• What you have to do
Print every record below exactly as written.

START

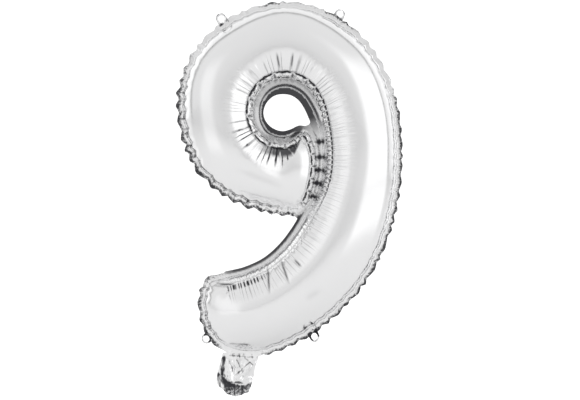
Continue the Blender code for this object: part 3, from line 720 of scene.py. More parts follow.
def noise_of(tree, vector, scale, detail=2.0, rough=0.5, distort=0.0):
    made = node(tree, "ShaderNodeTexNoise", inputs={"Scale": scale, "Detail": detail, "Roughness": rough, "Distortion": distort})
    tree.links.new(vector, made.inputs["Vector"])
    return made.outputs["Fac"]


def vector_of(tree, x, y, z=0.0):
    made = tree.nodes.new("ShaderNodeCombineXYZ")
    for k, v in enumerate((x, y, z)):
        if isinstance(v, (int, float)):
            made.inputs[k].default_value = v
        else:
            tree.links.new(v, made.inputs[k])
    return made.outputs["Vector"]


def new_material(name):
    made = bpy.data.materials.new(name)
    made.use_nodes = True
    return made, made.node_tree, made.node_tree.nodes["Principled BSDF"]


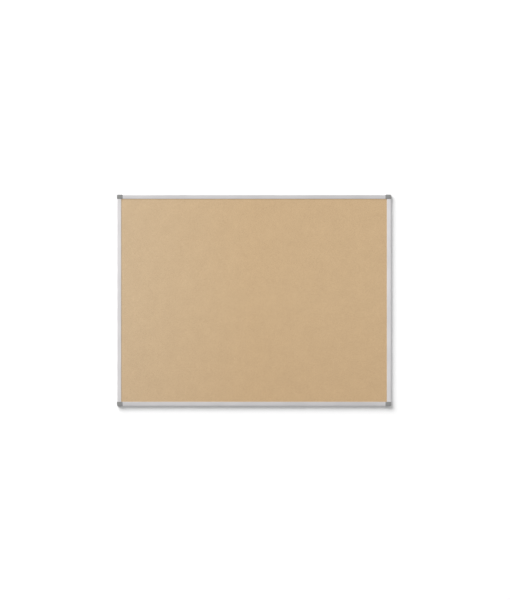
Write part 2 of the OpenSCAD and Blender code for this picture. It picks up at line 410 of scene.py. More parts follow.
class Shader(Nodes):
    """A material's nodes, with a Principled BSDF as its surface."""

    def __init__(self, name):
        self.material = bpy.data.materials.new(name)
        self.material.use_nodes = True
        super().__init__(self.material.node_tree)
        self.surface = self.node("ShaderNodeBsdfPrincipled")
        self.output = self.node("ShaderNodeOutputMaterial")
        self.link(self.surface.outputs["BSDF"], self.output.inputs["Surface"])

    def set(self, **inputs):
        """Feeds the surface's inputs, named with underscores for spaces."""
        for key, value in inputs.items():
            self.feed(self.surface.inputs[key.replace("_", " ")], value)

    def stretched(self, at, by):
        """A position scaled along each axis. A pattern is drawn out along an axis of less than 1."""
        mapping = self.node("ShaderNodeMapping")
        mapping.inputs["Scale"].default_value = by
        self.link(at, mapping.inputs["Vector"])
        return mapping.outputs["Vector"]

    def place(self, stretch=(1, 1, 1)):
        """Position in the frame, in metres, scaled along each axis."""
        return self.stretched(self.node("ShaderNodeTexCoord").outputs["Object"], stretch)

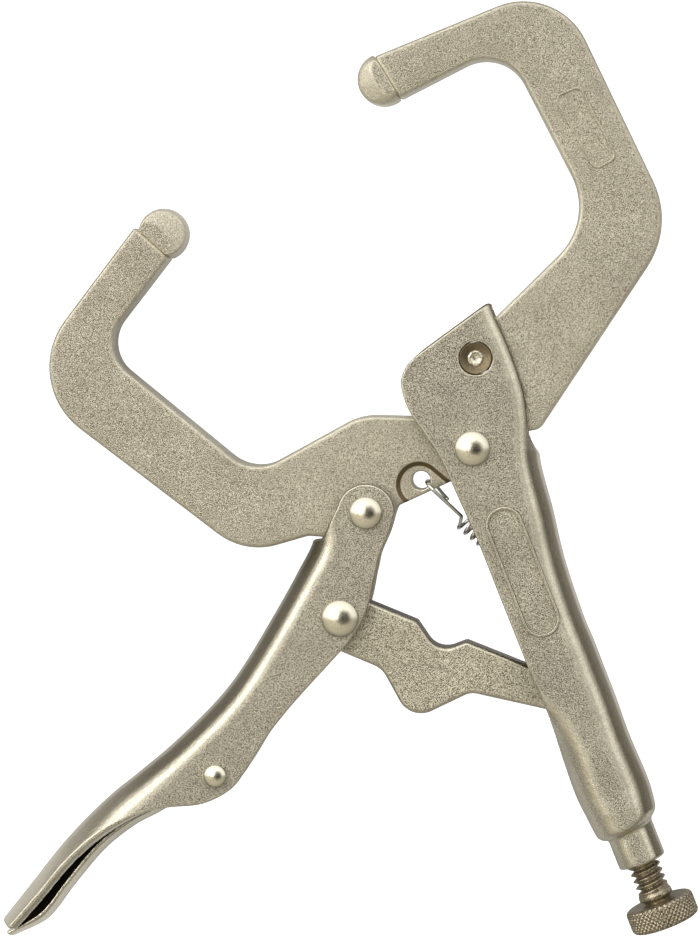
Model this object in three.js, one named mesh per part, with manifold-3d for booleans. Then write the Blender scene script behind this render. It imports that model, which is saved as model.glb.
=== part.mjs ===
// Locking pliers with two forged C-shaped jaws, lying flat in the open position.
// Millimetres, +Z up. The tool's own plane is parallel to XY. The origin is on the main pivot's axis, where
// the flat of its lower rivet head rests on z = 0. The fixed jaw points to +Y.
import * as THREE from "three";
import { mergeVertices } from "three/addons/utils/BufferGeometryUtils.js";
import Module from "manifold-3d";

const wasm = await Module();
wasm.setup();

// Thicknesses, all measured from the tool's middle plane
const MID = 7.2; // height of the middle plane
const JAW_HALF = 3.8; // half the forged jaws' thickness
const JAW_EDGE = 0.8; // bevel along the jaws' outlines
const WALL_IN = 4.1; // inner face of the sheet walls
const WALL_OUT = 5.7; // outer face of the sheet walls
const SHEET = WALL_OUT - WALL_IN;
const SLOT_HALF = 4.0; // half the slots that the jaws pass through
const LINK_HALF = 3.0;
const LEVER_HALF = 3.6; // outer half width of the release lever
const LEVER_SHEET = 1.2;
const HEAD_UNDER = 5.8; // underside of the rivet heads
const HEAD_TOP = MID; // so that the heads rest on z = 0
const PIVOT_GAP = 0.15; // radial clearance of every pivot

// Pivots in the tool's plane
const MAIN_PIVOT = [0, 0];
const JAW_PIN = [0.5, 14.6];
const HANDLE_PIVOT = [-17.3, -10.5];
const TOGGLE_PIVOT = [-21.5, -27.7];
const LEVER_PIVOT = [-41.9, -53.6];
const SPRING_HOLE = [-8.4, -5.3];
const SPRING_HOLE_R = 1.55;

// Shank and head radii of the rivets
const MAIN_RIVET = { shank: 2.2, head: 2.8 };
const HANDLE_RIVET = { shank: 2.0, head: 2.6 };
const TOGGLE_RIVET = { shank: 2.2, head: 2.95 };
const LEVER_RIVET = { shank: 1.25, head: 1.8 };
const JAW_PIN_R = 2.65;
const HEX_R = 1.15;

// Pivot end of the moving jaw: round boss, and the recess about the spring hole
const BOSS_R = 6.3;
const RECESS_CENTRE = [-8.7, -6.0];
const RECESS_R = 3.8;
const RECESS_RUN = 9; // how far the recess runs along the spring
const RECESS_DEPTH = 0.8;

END

• Exercise output
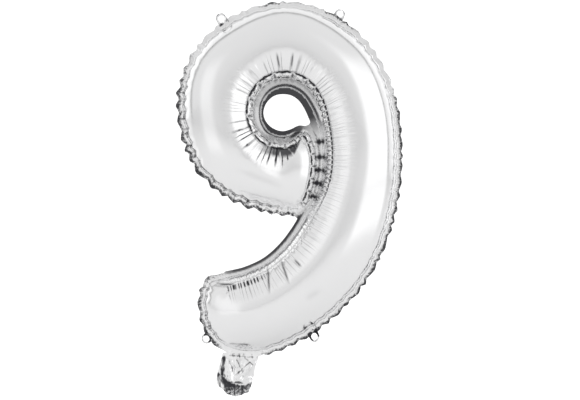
Continue the Blender code for this object: part 3, from line 720 of scene.py. More parts follow.
def noise_of(tree, vector, scale, detail=2.0, rough=0.5, distort=0.0):
    made = node(tree, "ShaderNodeTexNoise", inputs={"Scale": scale, "Detail": detail, "Roughness": rough, "Distortion": distort})
    tree.links.new(vector, made.inputs["Vector"])
    return made.outputs["Fac"]


def vector_of(tree, x, y, z=0.0):
    made = tree.nodes.new("ShaderNodeCombineXYZ")
    for k, v in enumerate((x, y, z)):
        if isinstance(v, (int, float)):
            made.inputs[k].default_value = v
        else:
            tree.links.new(v, made.inputs[k])
    return made.outputs["Vector"]


def new_material(name):
    made = bpy.data.materials.new(name)
    made.use_nodes = True
    return made, made.node_tree, made.node_tree.nodes["Principled BSDF"]


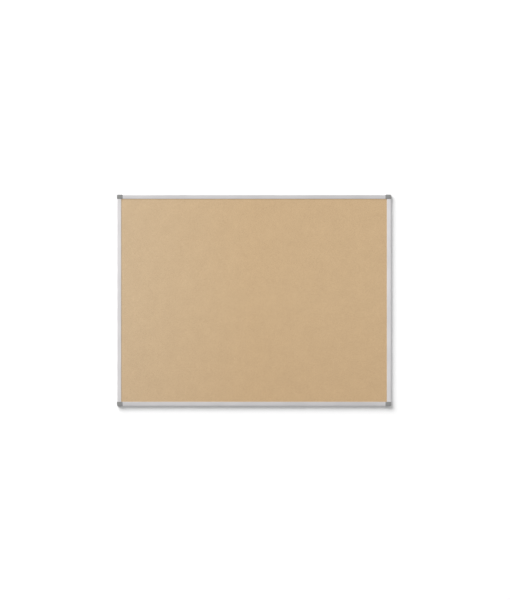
Write part 2 of the OpenSCAD and Blender code for this picture. It picks up at line 410 of scene.py. More parts follow.
class Shader(Nodes):
    """A material's nodes, with a Principled BSDF as its surface."""

    def __init__(self, name):
        self.material = bpy.data.materials.new(name)
        self.material.use_nodes = True
        super().__init__(self.material.node_tree)
        self.surface = self.node("ShaderNodeBsdfPrincipled")
        self.output = self.node("ShaderNodeOutputMaterial")
        self.link(self.surface.outputs["BSDF"], self.output.inputs["Surface"])

    def set(self, **inputs):
        """Feeds the surface's inputs, named with underscores for spaces."""
        for key, value in inputs.items():
            self.feed(self.surface.inputs[key.replace("_", " ")], value)

    def stretched(self, at, by):
        """A position scaled along each axis. A pattern is drawn out along an axis of less than 1."""
        mapping = self.node("ShaderNodeMapping")
        mapping.inputs["Scale"].default_value = by
        self.link(at, mapping.inputs["Vector"])
        return mapping.outputs["Vector"]

    def place(self, stretch=(1, 1, 1)):
        """Position in the frame, in metres, scaled along each axis."""
        return self.stretched(self.node("ShaderNodeTexCoord").outputs["Object"], stretch)

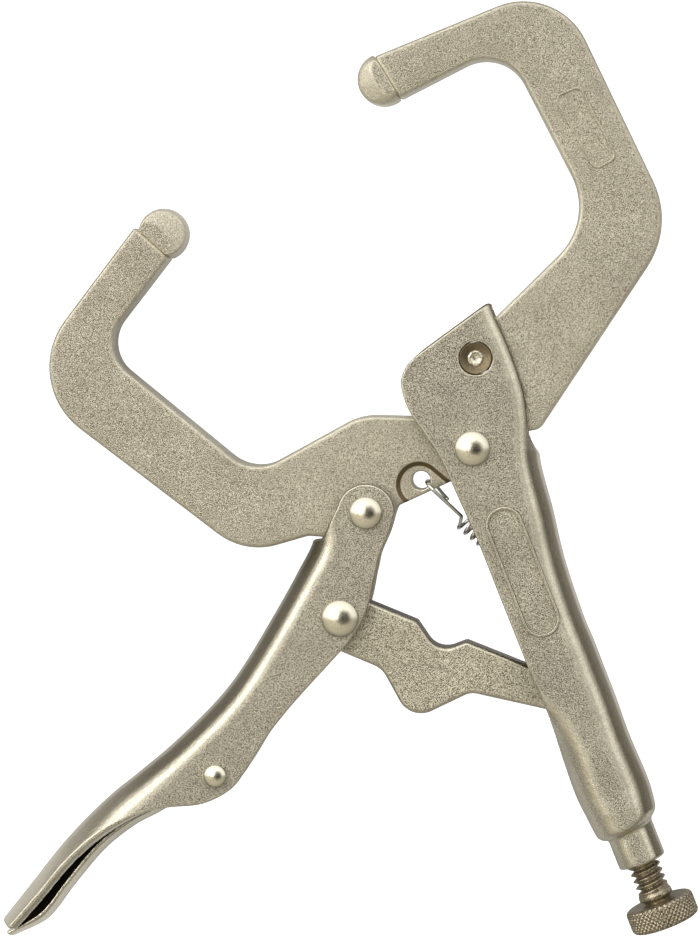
Model this object in three.js, one named mesh per part, with manifold-3d for booleans. Then write the Blender scene script behind this render. It imports that model, which is saved as model.glb.
=== part.mjs ===
// Locking pliers with two forged C-shaped jaws, lying flat in the open position.
// Millimetres, +Z up. The tool's own plane is parallel to XY. The origin is on the main pivot's axis, where
// the flat of its lower rivet head rests on z = 0. The fixed jaw points to +Y.
import * as THREE from "three";
import { mergeVertices } from "three/addons/utils/BufferGeometryUtils.js";
import Module from "manifold-3d";

const wasm = await Module();
wasm.setup();

// Thicknesses, all measured from the tool's middle plane
const MID = 7.2; // height of the middle plane
const JAW_HALF = 3.8; // half the forged jaws' thickness
const JAW_EDGE = 0.8; // bevel along the jaws' outlines
const WALL_IN = 4.1; // inner face of the sheet walls
const WALL_OUT = 5.7; // outer face of the sheet walls
const SHEET = WALL_OUT - WALL_IN;
const SLOT_HALF = 4.0; // half the slots that the jaws pass through
const LINK_HALF = 3.0;
const LEVER_HALF = 3.6; // outer half width of the release lever
const LEVER_SHEET = 1.2;
const HEAD_UNDER = 5.8; // underside of the rivet heads
const HEAD_TOP = MID; // so that the heads rest on z = 0
const PIVOT_GAP = 0.15; // radial clearance of every pivot

// Pivots in the tool's plane
const MAIN_PIVOT = [0, 0];
const JAW_PIN = [0.5, 14.6];
const HANDLE_PIVOT = [-17.3, -10.5];
const TOGGLE_PIVOT = [-21.5, -27.7];
const LEVER_PIVOT = [-41.9, -53.6];
const SPRING_HOLE = [-8.4, -5.3];
const SPRING_HOLE_R = 1.55;

// Shank and head radii of the rivets
const MAIN_RIVET = { shank: 2.2, head: 2.8 };
const HANDLE_RIVET = { shank: 2.0, head: 2.6 };
const TOGGLE_RIVET = { shank: 2.2, head: 2.95 };
const LEVER_RIVET = { shank: 1.25, head: 1.8 };
const JAW_PIN_R = 2.65;
const HEX_R = 1.15;

// Pivot end of the moving jaw: round boss, and the recess about the spring hole
const BOSS_R = 6.3;
const RECESS_CENTRE = [-8.7, -6.0];
const RECESS_R = 3.8;
const RECESS_RUN = 9; // how far the recess runs along the spring
const RECESS_DEPTH = 0.8;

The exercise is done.